Desir draws out parables of generational growth through material. The work Ode to Jesse depicts an entire genealogy in coiling interconnection. From the sculpture’s furrowed base grow generations of figures, each erupting from the last and branching outward. The contorted relationships between successive generations show figures inseparable from their predecessors; after all, each lineage is hewn from a single, continuous branch. Intergenerational traumas—personal, collective, spiritual—migrate along the path of heredity. They invade and inhabit the lives of descendants and their children. Growth demands that individuals navigate alongside and in spite of the obstacles of inheritance.

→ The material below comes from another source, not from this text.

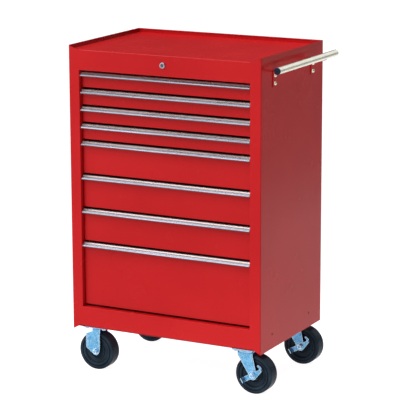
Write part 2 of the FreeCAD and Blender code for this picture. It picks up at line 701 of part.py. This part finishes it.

The portrayal of individuals as vessels is an important motif across Desir’s practice. The work Captive Stew is a lidded wooden bowl, equally stricken with boils, that houses an amorphous stew of resin figures, melted together as though boiled alive. In Ms. Lady, a mother with glassy topaz eyes is constructed as a hinged cabinet, granting safeguard to a small figure inside at her own expense. These vessels bear personal history, collective trauma, interior worlds, and the bonds of kinship.

Quietly nestled in each work is a cry homeward. Guardians and ancestors offer not only the burden of their own adversity, but wisdom, safety, and passage to growth. The title of the exhibition, Prisoners of Hope, captures these interrelationships: a generation beholden to and, ultimately, delivered by the lives, lessons, and tribulations of those that came before.

Emmanuel Louisnord Desir (b. 1997, Brooklyn, NY) lives and works in Los Angeles. He holds a BFA from The Cooper Union, and recent solo exhibitions include Swing Low, Sweet Chariot in 2020 at 47 Canal, New York. Prisoners of Hope at François Ghebaly is Desir’s second solo exhibition, and his first time exhibiting in Los Angeles.